Indian victims of OPT fraud get a second chance in the US

In a pivotal decision, the US district court has greenlit an agreement to rescind sanctions imposed on more than 90 foreign nationals, a significant portion hailing from India. These individuals had previously been subjected to entry bans or visa refusals due to their association with fraudulent Optional Practical Training (OPT) schemes orchestrated by their former employers.

The plight of these students, victimized by deceitful OPT employers, has been harrowing, with repercussions ranging from being barred entry into the US to visa ineligibility. One such case emerged from Chennai, where a student recounted being turned away by US customs officials following a brief trip, solely because of a short stint with a blacklisted OPT-certified firm.

Representing the plaintiffs, Attorney Jesse Bless elucidated that following extensive negotiations, the US Department of Homeland Security (DHS) consented to a comprehensive review of its records. Subsequently, DHS confirmed that these former students do not bear inadmissibility to the US or visa ineligibility solely based on their association with fraudulent OPT entities. “With the lifting of inadmissibility, these plaintiffs have been afforded another shot at residing and working in the United States,” Bless affirmed.

What is Optional Practical Training (OPT)?
OPT serves as a mechanism for international students to accrue work experience within the US, with STEM students being eligible for a two-year extension. Notably, among the 270,000 Indian students in the US during the 2022-23 academic year, a staggering 69,000 were enrolled in OPT programs, as per findings from the Open Doors Report.

Attorney Jonathan Wasden elucidated that the scam revolved around companies certified by DHS under the E-Verify system. These entities aggressively peddled consulting positions to recent graduates, conducting interviews and extending employment offers for dubious training programs, often for a fee of less than $500. Despite years of certification, these companies eventually fell under the scrutiny of DHS, prompting raids that yielded employee rosters. Subsequent cross-referencing of names led to determinations of inadmissibility against affected students.

Wasden lambasted DHS for its failure to timely alert the public, a move that could have potentially averted the victimization of thousands of students.
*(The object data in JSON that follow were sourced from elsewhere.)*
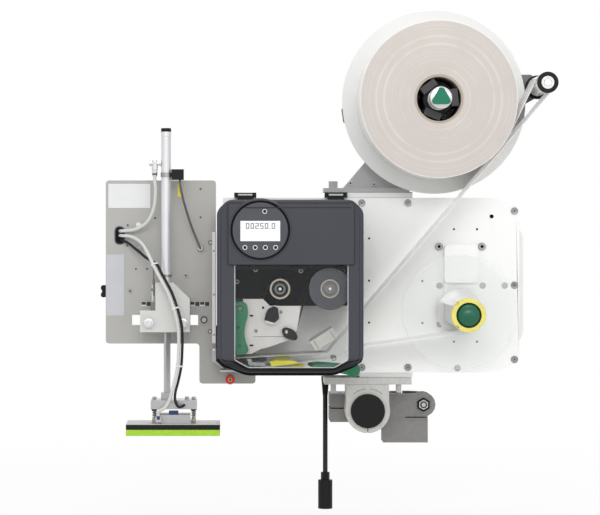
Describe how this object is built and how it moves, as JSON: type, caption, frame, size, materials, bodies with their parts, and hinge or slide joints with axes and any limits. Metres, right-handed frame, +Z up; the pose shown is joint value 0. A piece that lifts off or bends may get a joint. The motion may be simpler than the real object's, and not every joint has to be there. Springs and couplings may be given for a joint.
{
  "type": "automatic labeler",
  "caption": "Print and apply labeling machine: reel unwinder, hooded thermal printer, liner rewinder and sprung pneumatic label pad, carried by a clamp on a stand column.",
  "frame": {"origin": "axis of the cross clamp's vertical column bore, at the height of the horizontal stand tube's axis", "axes": "+X to the right seen by the operator, +Y to the back, +Z up"},
  "size_m": [0.7958, 0.3743, 0.8946],
  "materials": {
    "white_paint": "satin off-white powder coat",
    "grey_paint": "satin light grey coat",
    "dark_paint": "black coat",
    "cast_metal": "blasted cast aluminium",
    "bright_metal": "ground steel",
    "satin_aluminium": "satin anodised",
    "black_plastic": "moulded black",
    "slate_plastic": "slate grey moulded hood",
    "clear_sheet": "clear acrylic sheet",
    "roll_paper": "edge of a wound paper roll",
    "web_paper": "label and liner paper",
    "green_plastic": "dark green",
    "lever_green": "green lever",
    "red_plastic": "red",
    "yellow_plastic": "yellow collar",
    "ribbon_film": "black ribbon film",
    "black_rubber": "black rubber",
    "lime_foam": "closed-cell foam",
    "white_hose": "polyurethane hose",
    "button_metal": "button cap",
    "board": "circuit board"
  },
  "bodies": {
    "root": {"main_panel": "white_paint", "rear_housing": "white_paint", "mount_plate": "cast_metal", "clamp_ring": "cast_metal", "stand_tube": "bright_metal", "tube_cap": "black_plastic", "cross_clamp": "cast_metal", "unwinder_bracket": "grey_paint", "hinge_left": "black_plastic", "hinge_right": "black_plastic", "ribbon_plate": "dark_paint", "print_head": "satin_aluminium", "lower_guide": "satin_aluminium", "applicator_plate": "satin_aluminium", "cylinder_barrel": "bright_metal", "guide_block": "grey_paint", "cylinder_sensor": "black_plastic", "valve_block": "satin_aluminium", "drive_motor": "dark_paint", "controller_board": "board", "label_web_upper": "web_paper", "label_web_lower": "web_paper", "liner_return": "web_paper", "valve_hose": "white_hose", "pad_hose": "white_hose", "pad_cable": "black_rubber", "sensor_lead": "black_rubber", "power_lead": "black_rubber", "power_plug": "black_plastic"},
    "hood": {"hood_shell": "slate_plastic", "hood_window": "clear_sheet"},
    "dial": {"control_dial": "black_plastic"},
    "reel": {"reel_flange": "grey_paint", "reel_hub": "black_plastic", "label_roll": "roll_paper"},
    "reel_lock": {"reel_knob": "green_plastic"},
    "dancer": {"dancer_arm": "satin_aluminium"},
    "roller": {"deflection_roller": "grey_paint"},
    "rewinder": {"rewind_mandrel": "grey_paint", "rewind_disc": "clear_sheet"},
    "rewind_lock": {"rewind_knob": "yellow_plastic"},
    "ribbon_supply": {"ribbon_roll": "ribbon_film"},
    "ribbon_winder": {"ribbon_takeup": "ribbon_film"},
    "platen": {"platen_roller": "black_rubber"},
    "head_lever": {"head_lever": "lever_green"},
    "latch_lever": {"latch_lever": "slate_plastic"},
    "feed_lever": {"feed_lever": "lever_green"},
    "red_knob": {"red_knob": "red_plastic"},
    "star_knob": {"star_knob": "black_plastic"},
    "carriage": {"pad_carriage": "bright_metal", "spring_left": "bright_metal", "spring_right": "bright_metal"},
    "pad": {"pad_base": "satin_aluminium", "pad_body": "black_plastic", "pad_foam": "lime_foam"},
    "button_one": {"button_one": "button_metal"},
    "button_two": {"button_two": "button_metal"},
    "button_three": {"button_three": "button_metal"},
    "button_four": {"button_four": "button_metal"},
    "button_top": {"button_top": "button_metal"}
  },
  "joints": [
    {"name": "hood_open", "type": "hinge", "parent": "root", "child": "hood", "pos_m": [-0.2097, -0.126, 0.3844], "axis": [-1, 0, 0], "range_deg": [0, 60]},
    {"name": "dial_turn", "type": "hinge", "parent": "hood", "child": "dial", "pos_m": [-0.2654, -0.277, 0.322], "axis": [0, -1, 0], "range_deg": [-90, 90]},
    {"name": "button_one_press", "type": "slide", "parent": "dial", "child": "button_one", "axis": [0, 1, 0], "range_m": [0, 0.0008], "stiffness_N_per_m": 600, "springref_m": -0.0008},
    {"name": "button_two_press", "type": "slide", "parent": "dial", "child": "button_two", "axis": [0, 1, 0], "range_m": [0, 0.0008], "stiffness_N_per_m": 600, "springref_m": -0.0008},
    {"name": "button_three_press", "type": "slide", "parent": "dial", "child": "button_three", "axis": [0, 1, 0], "range_m": [0, 0.0008], "stiffness_N_per_m": 600, "springref_m": -0.0008},
    {"name": "button_four_press", "type": "slide", "parent": "dial", "child": "button_four", "axis": [0, 1, 0], "range_m": [0, 0.0008], "stiffness_N_per_m": 600, "springref_m": -0.0008},
    {"name": "button_top_press", "type": "slide", "parent": "dial", "child": "button_top", "axis": [0, 1, 0], "range_m": [0, 0.0008], "stiffness_N_per_m": 600, "springref_m": -0.0008},
    {"name": "reel_spin", "type": "hinge", "parent": "root", "child": "reel", "pos_m": [0.0433, -0.148, 0.5483], "axis": [0, -1, 0], "continuous": true},
    {"name": "reel_lock_turn", "type": "hinge", "parent": "reel", "child": "reel_lock", "pos_m": [0.0433, -0.262, 0.5483], "axis": [0, -1, 0], "range_deg": [0, 90]},
    {"name": "dancer_swing", "type": "hinge", "parent": "root", "child": "dancer", "pos_m": [0.0433, -0.133, 0.5483], "axis": [0, -1, 0], "range_deg": [-35, 10], "stiffness_Nm_per_rad": 6, "springref_deg": 14.35, "deforming": ["label_web_upper", "label_web_lower"]},
    {"name": "roller_spin", "type": "hinge", "parent": "dancer", "child": "roller", "pos_m": [0.2264, -0.212, 0.5748], "axis": [0, -1, 0], "continuous": true},
    {"name": "rewind_spin", "type": "hinge", "parent": "root", "child": "rewinder", "pos_m": [0.0893, -0.202, 0.177], "axis": [0, -1, 0], "continuous": true},
    {"name": "rewind_lock_turn", "type": "hinge", "parent": "rewinder", "child": "rewind_lock", "pos_m": [0.0893, -0.292, 0.177], "axis": [0, -1, 0], "range_deg": [0, 45]},
    {"name": "ribbon_supply_spin", "type": "hinge", "parent": "root", "child": "ribbon_supply", "pos_m": [-0.1449, -0.202, 0.221], "axis": [0, -1, 0], "continuous": true},
    {"name": "ribbon_winder_spin", "type": "hinge", "parent": "root", "child": "ribbon_winder", "pos_m": [-0.231, -0.202, 0.2206], "axis": [0, -1, 0], "continuous": true},
    {"name": "platen_spin", "type": "hinge", "parent": "root", "child": "platen", "pos_m": [-0.301, -0.182, 0.092], "axis": [0, -1, 0], "continuous": true},
    {"name": "head_lever_turn", "type": "hinge", "parent": "root", "child": "head_lever", "pos_m": [-0.2999, -0.242, 0.1866], "axis": [0, -1, 0], "range_deg": [0, 30]},
    {"name": "latch_lever_turn", "type": "hinge", "parent": "root", "child": "latch_lever", "pos_m": [-0.2197, -0.236, 0.1452], "axis": [0, -1, 0], "range_deg": [0, 45]},
    {"name": "feed_lever_turn", "type": "hinge", "parent": "root", "child": "feed_lever", "pos_m": [-0.176, -0.188, 0.088], "axis": [0, -1, 0], "range_deg": [-35, 0]},
    {"name": "red_knob_turn", "type": "hinge", "parent": "root", "child": "red_knob", "pos_m": [-0.317, -0.187, 0.0605], "axis": [0, -1, 0], "continuous": true},
    {"name": "star_knob_turn", "type": "hinge", "parent": "root", "child": "star_knob", "pos_m": [-0.5345, -0.107, 0.213], "axis": [0, -1, 0], "continuous": true},
    {"name": "pad_stroke", "type": "slide", "parent": "root", "child": "carriage", "axis": [0, 0, 1], "range_m": [-0.06, 0.09], "deforming": ["pad_hose", "pad_cable"]},
    {"name": "pad_float", "type": "slide", "parent": "carriage", "child": "pad", "axis": [0, 0, 1], "range_m": [0, 0.003], "stiffness_N_per_m": 3000, "springref_m": -0.0018, "deforming": ["spring_left", "spring_right"]}
  ]
}
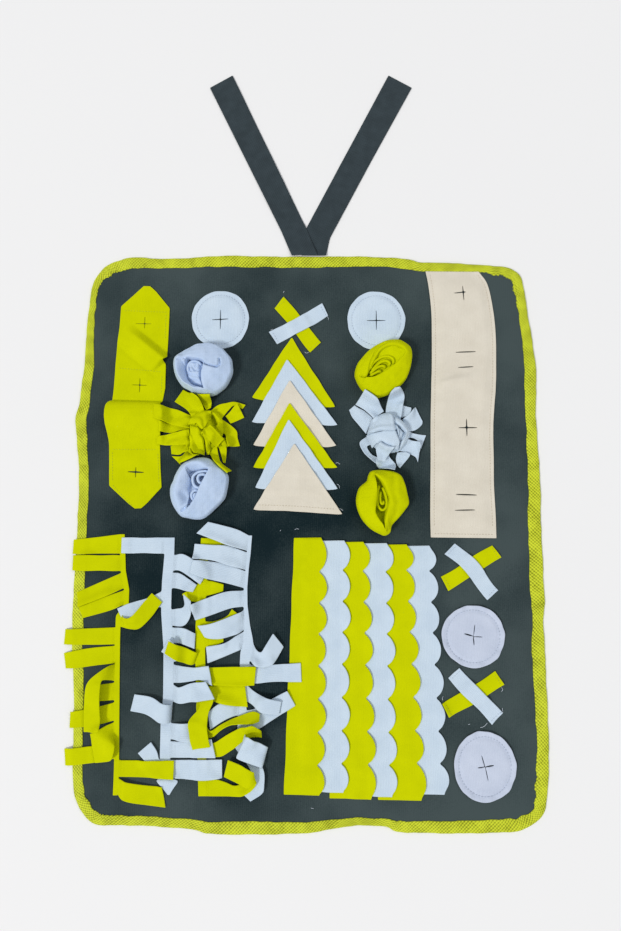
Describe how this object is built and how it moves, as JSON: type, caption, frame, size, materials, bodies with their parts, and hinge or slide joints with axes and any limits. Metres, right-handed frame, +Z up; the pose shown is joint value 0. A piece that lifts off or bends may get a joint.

He underscored that students who were admitted to the US before the scam came to light were subsequently rendered inadmissible, oftentimes without due process, leaving them stranded with their belongings in the US.

In a proactive stance, Wasden advised students to safeguard themselves by steering clear of companies that levy charges for training and to promptly report suspicious activities to DHS via legal representation.